Where school resource officers are already in place, they help foster connections between the schools and police, and often develop a close enough relationship with parents and children that they feel comfortable coming forward with information that could prevent a threat, said Mo Canady, executive director of the National Association of School Resource Officers.
But an Oklahoma educator who teaches at a school with armed officers described the NRA's proposal as a "false solution," though she's not opposed to the presence of more police.
"I teach at a school that has four armed police officers on campus every day, but it's more than a quarter of a mile from the main office to my room, and I'm not even the farthest room away," said Robillard, a French teacher at Westmoore High School.
"If (a student) put a loaded gun in their bag and came to my classroom and pulled it out and started shooting, by the time the police officer figured out what was going on and got to my classroom, we'd all be dead. This whole hallway could be dead before a policeman got here."

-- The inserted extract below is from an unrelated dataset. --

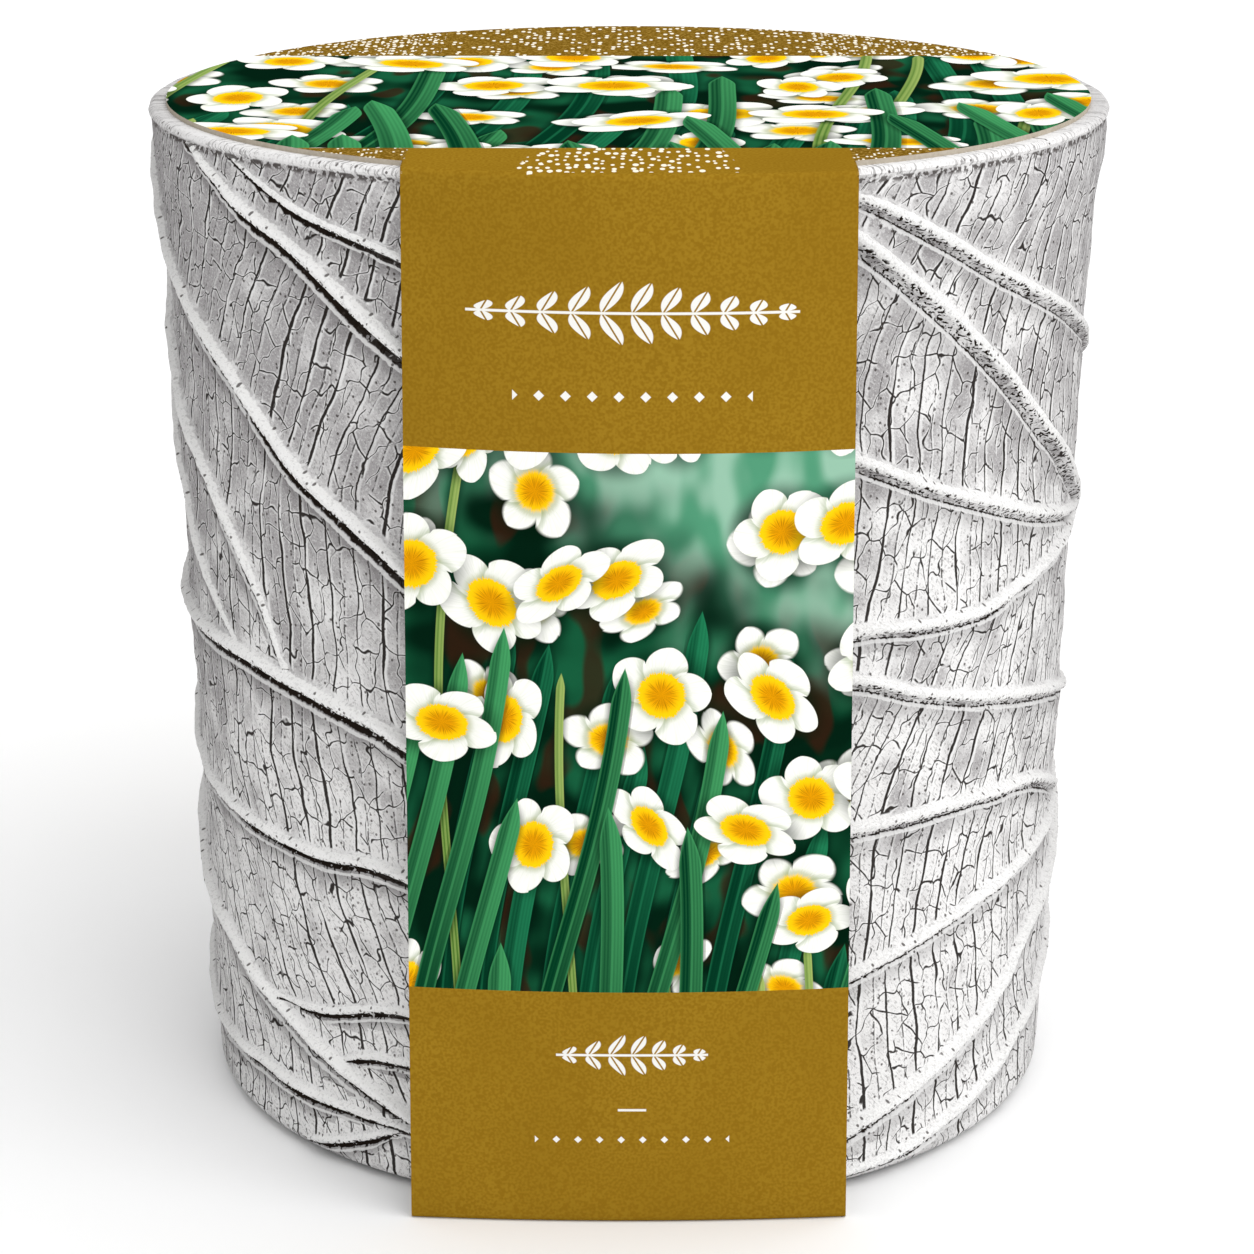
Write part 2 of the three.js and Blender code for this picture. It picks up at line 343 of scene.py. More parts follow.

Around the country, school systems sometimes rotate armed officers through schools or supplement them with unarmed safety agents. New York City's school district is the largest in the country with more than 1 million students. The NYPD has 350 armed officers who rotate throughout the school system, and they're supplemented by unarmed safety personnel who also report to the department. In Philadelphia, school officials have rejected armed patrols in city schools and instead use unarmed school police.
In rural Blount County, a tobacco tax is used to fund a squad of nine armed sheriff's deputies and a supervisor who are assigned to work inside the system's 16 schools on a full-time basis, superintendent Jim Carr said. They also assist in sports games and other after-school events.
An armed sheriff's deputy assigned to Columbine High School the day of the massacre there in 1999 was unable to stop the violence, though police procedures around the country have changed since then.
According to a Jefferson County Sheriff's Department report released in 2000, the uniformed sheriff's deputy was eating lunch in his patrol car at a park near the school when he rushed to the school in response to a radio report about the violence. The deputy briefly exchanged fire with one of the gunmen, but the gunman ran back inside the building to continue the rampage.
The officer radioed for assistance, and police followed the then-standard procedure of waiting for a SWAT team to arrive before entering the building. Since that tragedy, police procedures have been changed to call for responding officers to rush toward gunfire to stop a gunman first.
In his speech, NRA chief executive officer Wayne LaPierre said Congress should appropriate funds to post an armed police officer in every school. In the meantime, he said the NRA would develop a school emergency response program that would include volunteers from the group's 4.3 million members to help guard children.
The NRA's call came two days after a Kentucky county sheriff announced on Facebook that deputies would have an increased school presence beginning in January. The announcement was met with dozens of notes of thanks and positive comments from parents.
"Thank you so very much," wrote one commenter. "I can stop stressing a little while at work now."
"This is the best news we could have received for Christmas!" wrote another.
Monte Evans, a sixth grade teacher in Wichita, Kan., said schools should have a designated point person licensed and trained to shoot a gun.
"What am I going to stop them with? A stapler?" said Evans, an NRA member. "You need equal force."
Rose Davis, 47, who lives in Chicago's South Side Englewood neighborhood and helps care for her two young grandchildren, said she supports the idea of having armed police officers in schools. Her neighborhood is beset by gang violence and she worries about it spilling into schools.
"With the things going on today, you really don't feel secure," she said.
Even those who support the proposal, however, questioned how practical it would be.
"The real question is sustainability," said Ken Trump, president of the Cleveland-based consulting firm National School Safety and Security Services.
"In the long haul, how are you going to fund that?"
But Randi Weingarten, president of the American Federation of Teachers, one of the nation's largest teachers' unions, called the NRA's idea "irresponsible and dangerous."
"Schools must be safe sanctuaries, not armed fortresses," she said.
Republican New Jersey Gov. Chris Christie said that posting armed guards outside schools wouldn't make classrooms safer or encourage learning.
"You can't make this (school) an armed camp for kids," he said.
Jacina Haro, a college educator from Malden, Mass., and the mother of two young children said the solution shouldn't be about having more weapons on campus.
"Schools shouldn't be about guns," said the 38-year-old. "It should be a safe place to learn, free from weapons and the like. I understand wanting to protect our children, but I don't know if that's the right solution. It's a scary solution."